**Stated exercise**:
Extract the first line through the line containing "return edges[index[count == 1]]" from the listing below, exactly as written.

**Data block**:
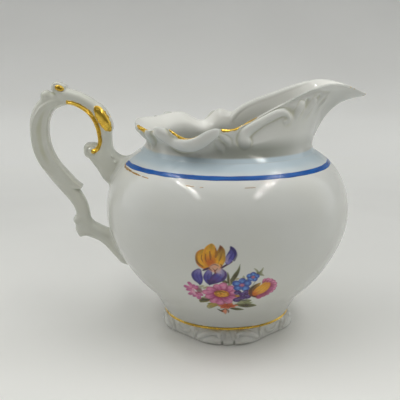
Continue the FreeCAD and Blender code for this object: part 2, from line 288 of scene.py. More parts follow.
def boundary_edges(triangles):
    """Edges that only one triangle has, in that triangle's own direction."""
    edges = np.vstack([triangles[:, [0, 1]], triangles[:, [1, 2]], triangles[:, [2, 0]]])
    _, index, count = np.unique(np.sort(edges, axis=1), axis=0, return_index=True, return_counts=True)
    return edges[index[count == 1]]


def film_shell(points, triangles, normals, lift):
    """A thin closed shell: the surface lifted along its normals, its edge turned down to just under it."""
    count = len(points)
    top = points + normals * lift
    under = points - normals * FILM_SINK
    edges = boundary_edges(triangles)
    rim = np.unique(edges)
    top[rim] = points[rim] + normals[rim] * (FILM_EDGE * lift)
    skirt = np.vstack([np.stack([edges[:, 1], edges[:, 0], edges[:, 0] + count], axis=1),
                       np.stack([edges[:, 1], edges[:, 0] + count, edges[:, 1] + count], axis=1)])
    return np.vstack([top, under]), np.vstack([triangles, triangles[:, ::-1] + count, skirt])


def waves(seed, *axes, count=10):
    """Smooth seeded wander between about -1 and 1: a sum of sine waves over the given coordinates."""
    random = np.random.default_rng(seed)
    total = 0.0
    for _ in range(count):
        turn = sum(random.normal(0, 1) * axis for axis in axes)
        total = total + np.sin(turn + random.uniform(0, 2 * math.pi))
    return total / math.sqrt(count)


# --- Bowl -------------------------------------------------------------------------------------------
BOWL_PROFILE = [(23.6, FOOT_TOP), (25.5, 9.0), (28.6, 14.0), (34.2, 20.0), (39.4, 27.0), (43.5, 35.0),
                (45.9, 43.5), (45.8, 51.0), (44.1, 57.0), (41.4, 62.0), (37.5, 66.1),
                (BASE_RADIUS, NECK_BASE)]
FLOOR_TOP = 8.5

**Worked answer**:
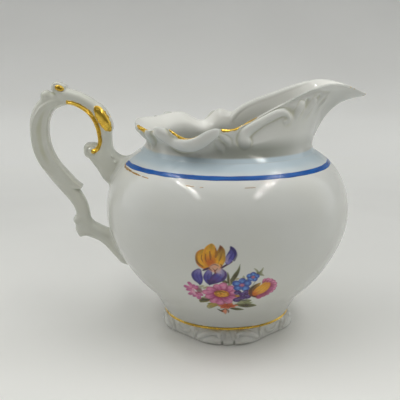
Continue the FreeCAD and Blender code for this object: part 2, from line 288 of scene.py. More parts follow.
def boundary_edges(triangles):
    """Edges that only one triangle has, in that triangle's own direction."""
    edges = np.vstack([triangles[:, [0, 1]], triangles[:, [1, 2]], triangles[:, [2, 0]]])
    _, index, count = np.unique(np.sort(edges, axis=1), axis=0, return_index=True, return_counts=True)
    return edges[index[count == 1]]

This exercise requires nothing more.